- El Atalayón, desde Melilla
- Carlota Leret y su hija Laura
Carlota Leret O´Neill
Para el inicio de la Guerra Civil española, los sublevados eligieron Marruecos como punto de partida, pues allí estaban acantonadas el mayor número de unidades militares partidarias de los facciosos. La única Unidad de todo Marruecos que se resistió a los alzados fue la Base de Hidroaviones de El Atalayón. Las instrucciones que llevaban los sublevados eran las de sembrar el terror y eliminar a los que no pensaran como ellos.
El día 17 de julio de 1936, a las 5 de la tarde, el capitán Virgilio Leret Ruiz era el Jefe de las Fuerzas Aéreas de la Circunscripción Oriental de Marruecos. A él le correspondió comandar la defensa de la Base, en lo que fue la primera batalla de la Guerra Civil; ese fue el primer enfrentamiento que tuvieron los sublevados con una fuerza militar organizada. Después de tres horas de lucha, cuando a los aviadores se les terminaron las municiones, tuvieron que rendirse.
Virgilio Leret Ruiz había nacido en Pamplona, el 23 de agosto de 1902, en donde pasó su niñez y adolescencia; era navarro y se sentía navarro. Inició su carrera militar a los 15 años; se graduó de piloto civil y militar, y desarrolló un invento que lo convertiría en uno de los pioneros de los motores a reacción. Los sublevados, comenzando por Mola, conocían la trayectoria del Capitán Leret, que ya había dado pruebas de su lealtad a la República, y dictaron su sentencia de muerte mucho antes del golpe. No lo mataron por su resistencia en El Atalayón, sino por sus convicciones republicanas. Los jefes militares que tomaron la Base del Atalayón no tuvieron dudas ni necesitaron consultar con sus superiores; el Capitán Leret debía ser eliminado, para sembrar el pánico entre su gente y el resto de las guarniciones.

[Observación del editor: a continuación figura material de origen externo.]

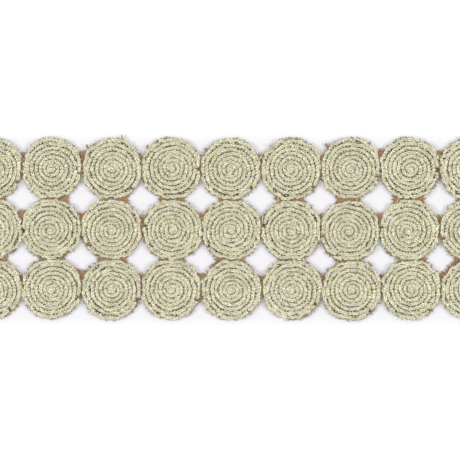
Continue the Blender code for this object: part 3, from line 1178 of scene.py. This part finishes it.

Era la media noche, y el lugar elegido fue la cancha que estaba situada detrás del Casino de oficiales. Todos los suboficiales y soldados de aviación desarmados fueron colocados rodeando ese espacio; detrás de ellos se situaron las tropas moras, con sus fusiles. Llegó el pelotón que tenía que quitarle la vida. ¡Qué impresión! ¡Eran sus soldados! Todos jóvenes de entre 17 y 20 años, pálidos, temblorosos, comandados por un suboficial para llevar a cabo el fusilamiento. El acto tenía que ser ejemplarizante; quienes lo fusilaran debían ser sus propios soldados, que tanto lo respetaban y querían.
A unos doscientos metros, en una pequeña draga anclada en la mar, se encontraban su mujer y sus dos hijas, sin imaginar el inminente asesinato de su ser querido.
Apareció el Capitán Leret, con porte distinguido y a paso firme; tenía un codo herido; su mono blanco de piloto estaba desgarrado y manchado de sangre. Lentamente se acercó a la tapia que era su lugar de destino; se dio la vuelta y se puso frente a sus hombres, que estarían a unos veinte pasos de distancia. No tenía miedo a la muerte; era su amiga; la había conocido en la guerra de África y en los accidentes aéreos que había tenido. Giró su cabeza hacia la izquierda, tratando de enviar un mensaje de amor y despedida a las tres mujeres que iba a dejar desamparadas. Levantó la cabeza y miró hacia el cielo, su espacio favorito, que había surcado tantas veces. Pronto iba a amanecer, y el enorme disco rojo lo saludaría por última vez.
El momento supremo del tránsito de la vida a la muerte se acercaba. Se escucharon las voces de mando: ¡En revista! ¡Cuatro pasos al frente! ¡Carguen! ¡Apunten!
La voz de Virgilio Leret se adelantó y gritó a sus hombres: ¡Viva la República! ¡Fuego!
Sonaron los disparos, y su cuerpo se desplomo en aquella tierra africana. El alférez que comandaba el pelotón, mientras se acercaba para darle el tiro de gracia, le decía: ¡Yo no te mato! ¡Son ellos!
Su cadáver fue arrastrado y montado en un camión, que partió hacia un lugar desconocido. Lo habían conseguido, físicamente desaparecieron su cadáver y también eliminaron la memoria de su existencia y su heroísmo.